Lieber Peter Grimm, es ist ein ziemlich dürftiges Argument, die Linke als SED-Nachfolgepartei zu kritisieren. Mir (und vielen Wählern) ist das ehrlich gesagt vollkommen egal, wessen Nachfolger sie ist oder mit welcher historischen Partei sie rechtlich gar identisch. Es geht doch ausschließlich darum, was für eine Politik sie heute macht, mit welchen Folgen für das Land etc. Und da gibt es eine Menge zu kritisieren. Ich würde sie gar als gemeingefährlich beschreiben, aber nicht weil sie Nachfolger von irgendwem ist. Der Verweis auf die SED, die vor 30 Jahrren abgetreten ist, zieht nicht mehr, so wie bei der AfD zu Recht der Verweis auf die Nazis nicht mehr zieht, zumal die AfD rein gar nichts mit denen zu tun hat, nicht einmal Höcke. Trotzdem gibt es auch an der AfD eine Menge zu kritisieren, aus meiner Sicht aber nicht annähernd soviel wie an den anden anderen Parteien. Es wäre für mich auch kein Skandal, wenn die CDU mit der Linken koalierte, machte es doch nur offenbar, wie weit diese Gesellschaft bereits wieder sozialistisch ist. Das ist der Skandal, nicht eine mögliche Koaliton mit der stärksten organisierten politischen Kraft in Thüringen.
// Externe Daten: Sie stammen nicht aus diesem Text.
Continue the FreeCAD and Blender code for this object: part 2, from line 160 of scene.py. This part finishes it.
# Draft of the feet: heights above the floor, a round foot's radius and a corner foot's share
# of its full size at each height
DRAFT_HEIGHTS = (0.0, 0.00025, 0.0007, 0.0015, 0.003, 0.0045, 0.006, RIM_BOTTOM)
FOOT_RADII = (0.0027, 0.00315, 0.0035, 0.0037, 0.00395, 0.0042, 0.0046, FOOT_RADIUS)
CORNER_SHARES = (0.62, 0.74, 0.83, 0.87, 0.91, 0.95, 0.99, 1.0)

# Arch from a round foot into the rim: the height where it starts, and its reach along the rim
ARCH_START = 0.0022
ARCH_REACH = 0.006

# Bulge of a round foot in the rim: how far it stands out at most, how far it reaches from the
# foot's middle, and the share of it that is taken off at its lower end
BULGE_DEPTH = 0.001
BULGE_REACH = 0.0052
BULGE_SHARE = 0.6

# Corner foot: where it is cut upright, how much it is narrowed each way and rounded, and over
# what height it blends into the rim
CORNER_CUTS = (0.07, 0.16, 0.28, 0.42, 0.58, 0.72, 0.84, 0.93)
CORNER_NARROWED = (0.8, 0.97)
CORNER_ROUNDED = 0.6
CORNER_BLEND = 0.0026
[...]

Steffen Lindner / 28.10.2019

Herr Grimm,die von Ihnen als “Rechtsaussen” bezeichneten Mitglieder der AfD vertreten politische Standpunkte,die vor 20 Jahren in der CDU zu Hause waren,was als politische Mitte galt.Der Zeitgeist der durch die Institutionen marschierten 68er hat dieses Land in eine linksgrün dominierte Schieflage gekippt. Erfreulich immerhin,dass ein Grossteil der Wähler unter 30 Jahren der in Thüringen der AfD ihre Stimme gegeben hat.Es wird nur insgesamt nicht reichen; der Westen Deutschlands ist verloren .Zeit,bald zu gehen.